### Stated task
Up to and including the line that contains "of the pendant.", repeat each line of the data exactly, starting from the first.

### Source data

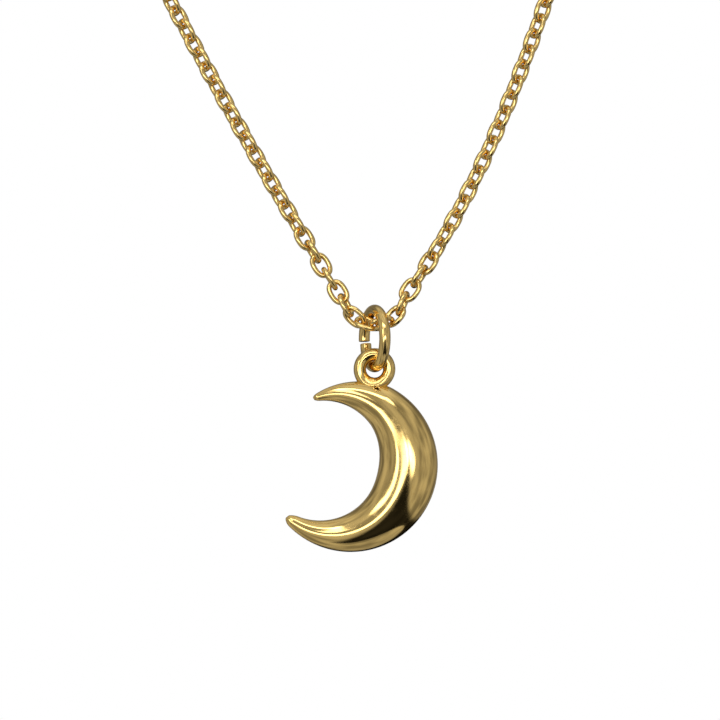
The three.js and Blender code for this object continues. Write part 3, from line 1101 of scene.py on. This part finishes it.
@dataclass
class Studio:
    """Camera, floor and the soft white surround that the metal mirrors."""

    picture_mm: float = 63.7
    lens: float = 100.0
    sensor: float = 36.0
    aim_mm: tuple = (-1.283, -3.4, -120.72)
    floor_drop_mm: float = 450.0
    tent: tuple = (0.20, 0.52)
    gap_depth: float = 0.96
    lamps: tuple = (
        ((0.26, 0.02), (0.16, 0.06), 0.09, 3.2),
        ((0.12, 0.08), (-0.05, 0.07), 0.05, 2.0),
        ((-0.05, 0.05), (-0.50, -0.10), 0.06, 3.0),
        ((-0.58, 0.02), (-0.68, 0.32), 0.06, 3.0),
        ((-0.36, 0.26), (-0.40, 0.60), 0.05, 2.6),
        ((-0.38, 0.66), (0.26, 0.66), 0.06, 3.0),
    )

    def camera(self) -> bpy.types.Object:
        """A level camera straight in front of the pendant.

        Returns:
            The camera.
        """
        data = bpy.data.cameras.new("camera")
        data.lens = self.lens
        data.sensor_width = self.sensor
        data.clip_start = 0.01
        camera = bpy.data.objects.new("camera", data)
        away = self.picture_mm * self.lens / self.sensor
        x, y, z = self.aim_mm
        camera.location = Vector((x, y - away, z)) * MM
        camera.rotation_euler = (pi / 2, 0, 0)
        bpy.context.scene.collection.objects.link(camera)
        bpy.context.scene.camera = camera
        return camera

    def floor(self) -> bpy.types.Object:
        """A pale round floor well below the necklace, a disc that mirrors don't show.

        Returns:
            The floor.
        """
        turn = np.linspace(0, tau, 96, endpoint=False)
        rim = np.stack([np.cos(turn), np.sin(turn), np.zeros(96)], -1) * 1.4
        rings = np.stack([rim * 0.02, rim * 0.5, rim]) + np.array([0.0, 0.0, -self.floor_drop_mm * MM])
        vertices = np.concatenate([rings.reshape(-1, 3), [[0.0, 0.0, -self.floor_drop_mm * MM]]])
        faces = grid_faces(3, 96, False).tolist() + pole_faces(0, 96, 288, True).tolist()
        mesh = bpy.data.meshes.new("floor")
        mesh.from_pydata(vertices.tolist(), [], faces)
        mesh.update()
        if mesh.polygons[0].normal.z < 0:
            mesh.flip_normals()
        floor = bpy.data.objects.new("floor", mesh)
        bpy.context.scene.collection.objects.link(floor)
        mat = bpy.data.materials.new("floor_paper")
        mat.use_nodes = True
        shader = mat.node_tree.nodes["Principled BSDF"]
        shader.inputs["Roughness"].default_value = 0.9
        sheet = NodeSheet(mat.node_tree)
        coords = mat.node_tree.nodes.new("ShaderNodeTexCoord")
        mottle = sheet.noise(coords.outputs["Object"], 3.0)
        tone = sheet.mix(mottle, (0.88, 0.88, 0.87, 1), (0.92, 0.92, 0.91, 1))
        mat.node_tree.links.new(tone, shader.inputs["Base Color"])
        floor.data.materials.append(mat)
        floor.visible_glossy = False
        return floor

    def surround(self) -> None:
        """White behind everything, and for light and reflections a soft grey tent with lamps and a dark
        low gap.

        d is the direction looked in. Each lamp is a capsule in the plane of dx and dz on the viewer's
        side: its light falls smoothly with distance from a line between two ends. The dark gap is a wedge
        below the axis.
        """
        world = bpy.data.worlds.new("studio")
        bpy.context.scene.world = world
        world.use_nodes = True
        tree = world.node_tree
        tree.nodes.clear()
        sheet = NodeSheet(tree)
        coords = tree.nodes.new("ShaderNodeTexCoord")
        split = tree.nodes.new("ShaderNodeSeparateXYZ")
        tree.links.new(coords.outputs["Generated"], split.inputs[0])
        dx, dy, dz = split.outputs
        toward = sheet.math("MULTIPLY", dy, -1.0)
        light = sheet.ramp(sheet.noise(coords.outputs["Generated"], 2.6, 2.0), 0.3, 0.7, *self.tent)
        light = sheet.math("MULTIPLY", light, sheet.ramp(toward, -0.7, 0.1, 0.55, 1.0))
        light = sheet.math("ADD", light, sheet.ramp(dz, 0.6, 0.95, 0.0, 0.25))
        low = sheet.math("MULTIPLY", dz, -1.0)
        left = sheet.ramp(sheet.math("ADD", dx, sheet.math("MULTIPLY", low, 0.36)), -0.12, 0.02)
        past_right = sheet.math("SUBTRACT", dx, sheet.math("MULTIPLY", low, 0.95))
        right = sheet.ramp(past_right, 0.0, 0.12, 1.0, 0.0)
        tall = sheet.math("MULTIPLY", sheet.ramp(low, -0.08, 0.10), sheet.ramp(low, 0.78, 0.80, 1.0, 0.0))
        gap = sheet.math("MULTIPLY", sheet.math("MULTIPLY", left, right), tall)
        left_over = sheet.math("SUBTRACT", 1.0, sheet.math("MULTIPLY", gap, self.gap_depth))
        light = sheet.math("MULTIPLY", light, left_over)
        flat = tree.nodes.new("ShaderNodeCombineXYZ")
        tree.links.new(dx, flat.inputs["X"])
        tree.links.new(dz, flat.inputs["Z"])
        near_side = sheet.ramp(toward, -0.35, 0.0)
        for start, end, half, strength in self.lamps:
            glow = self.lamp(sheet, flat.outputs[0], start, end, half, strength)
            light = sheet.math("ADD", light, sheet.math("MULTIPLY", glow, near_side))
        tent = tree.nodes.new("ShaderNodeBackground")
        tree.links.new(light, tent.inputs["Strength"])
        tent.inputs["Color"].default_value = (1.0, 0.99, 0.96, 1)
        plain = tree.nodes.new("ShaderNodeBackground")
        plain.inputs["Color"].default_value = (1, 1, 1, 1)
        path = tree.nodes.new("ShaderNodeLightPath")
        either = tree.nodes.new("ShaderNodeMixShader")
        out = tree.nodes.new("ShaderNodeOutputWorld")
        tree.links.new(path.outputs["Is Camera Ray"], either.inputs[0])
        tree.links.new(tent.outputs[0], either.inputs[1])
        tree.links.new(plain.outputs[0], either.inputs[2])
        tree.links.new(either.outputs[0], out.inputs["Surface"])

    def lamp(
        self,
        sheet: NodeSheet,
        flat: bpy.types.NodeSocket,
        start: tuple,
        end: tuple,
        half: float,
        strength: float,
    ) -> bpy.types.NodeSocket:
        """The light of one capsule-shaped lamp.

        With s the share of the way from start to end nearest to the direction, held within 0 and 1, the
        light falls from strength to nothing round half a width away from start + s (end - start).

        Args:
            sheet: the world's node sheet.
            flat: the direction with its depth left out.
            start: one end as (dx, dz).
            end: the other end as (dx, dz).
            half: half the lamp's width.
            strength: its light.

        Returns:
            The light as a socket.
        """
        first = (start[0], 0.0, start[1])
        span = (end[0] - start[0], 0.0, end[1] - start[1])
        from_first = sheet.vector("SUBTRACT", flat, first).outputs["Vector"]
        reach = sheet.vector("DOT_PRODUCT", from_first, span).outputs["Value"]
        share = sheet.math("DIVIDE", reach, span[0] ** 2 + span[2] ** 2, True)
        nearest = sheet.vector("SCALE", span, scale=share).outputs["Vector"]
        away = sheet.vector("DISTANCE", from_first, nearest).outputs["Value"]
        return sheet.ramp(away, 0.6 * half, 1.5 * half, strength, 0.0)

    def build(self) -> None:
        """Sets up everything that isn't the necklace."""
        self.camera()
        self.floor()
        self.surround()
        bpy.context.scene.view_settings.view_transform = "Standard"


def main() -> None:
    """Builds the studio and the necklace in order, and logs the count of single links and the moon's pieces.
    """
    logging.basicConfig(level=logging.INFO, format="%(message)s")
    Studio().build()
    moon = Moon()
    solder_at = tuple(float(v) for v in (moon.bail_centre() - np.array([0, 0, 1.2 * MM])) / MM)
    pendant_gold = Finish("pendant_gold_polish", solder_at=solder_at, solder_reach=1.3).material()
    solder_gold = Finish(
        "solder_gold", roughness=0.10, ripple=0.012, solder_at=solder_at, solder_reach=1.6
    ).material()
    ring_gold = Finish("ring_gold_polish", roughness=0.08).material()
    chain_gold = Finish(
        "chain_gold_polish", colour=(0.96, 0.69, 0.26), roughness=0.10, spread=0.10, ripple=0.006
    ).material()
    clasp_gold = Finish("clasp_gold_polish", roughness=0.10, spread=0.08).material()
    steel = Finish(
        "spring_steel_wire", colour=(0.62, 0.62, 0.60), deep=(0.40, 0.40, 0.38), roughness=0.22
    ).material()
    clasp_pieces = tuple(frame["nodes"][node] for node in ("clasp_body", "clasp_bolt", "clasp_spring"))
    clasp = SpringRingClasp()
    clasp.build(clasp_gold, steel)
    runs = (
        ChainRun("left", LEFT_RUN_MM, "link_left_23", -50.0, "catch_ring", 0.6, -1.0,
                 (bpy.data.objects["catch_ring_wire"], *clasp_pieces), pitch_mm=1.405),
        ChainRun("right", RIGHT_RUN_MM, "link_right_22", -52.0, "end_ring", 0.5, 1.0,
                 (bpy.data.objects["end_ring_wire"],), pitch_mm=1.445),
    )
    for run in runs:
        run.build(chain_gold)
    LOG.info("single links: %d", ChainLinks().build(chain_gold))
    JumpRing().build(ring_gold)
    moon.build(pendant_gold, solder_gold)


if __name__ == "__main__":
    main()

### Output below
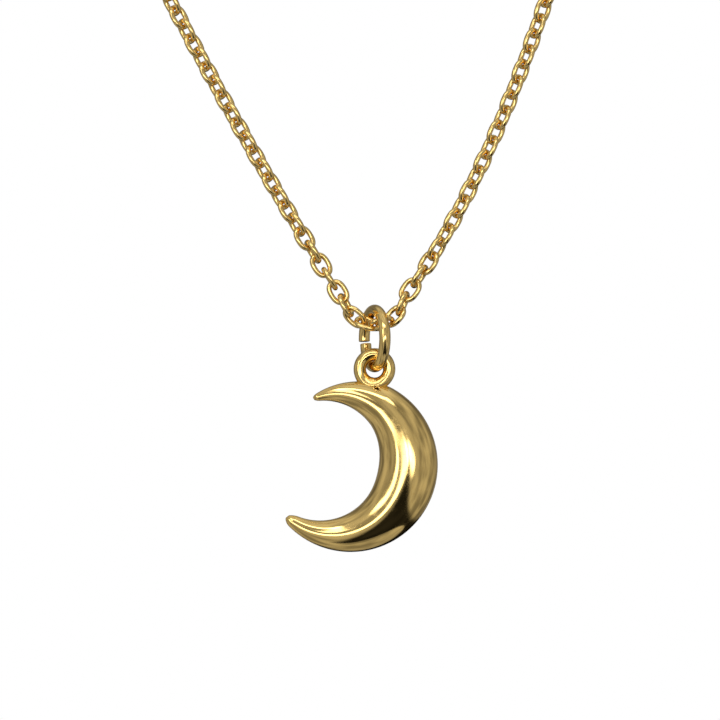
The three.js and Blender code for this object continues. Write part 3, from line 1101 of scene.py on. This part finishes it.
@dataclass
class Studio:
    """Camera, floor and the soft white surround that the metal mirrors."""

    picture_mm: float = 63.7
    lens: float = 100.0
    sensor: float = 36.0
    aim_mm: tuple = (-1.283, -3.4, -120.72)
    floor_drop_mm: float = 450.0
    tent: tuple = (0.20, 0.52)
    gap_depth: float = 0.96
    lamps: tuple = (
        ((0.26, 0.02), (0.16, 0.06), 0.09, 3.2),
        ((0.12, 0.08), (-0.05, 0.07), 0.05, 2.0),
        ((-0.05, 0.05), (-0.50, -0.10), 0.06, 3.0),
        ((-0.58, 0.02), (-0.68, 0.32), 0.06, 3.0),
        ((-0.36, 0.26), (-0.40, 0.60), 0.05, 2.6),
        ((-0.38, 0.66), (0.26, 0.66), 0.06, 3.0),
    )

    def camera(self) -> bpy.types.Object:
        """A level camera straight in front of the pendant.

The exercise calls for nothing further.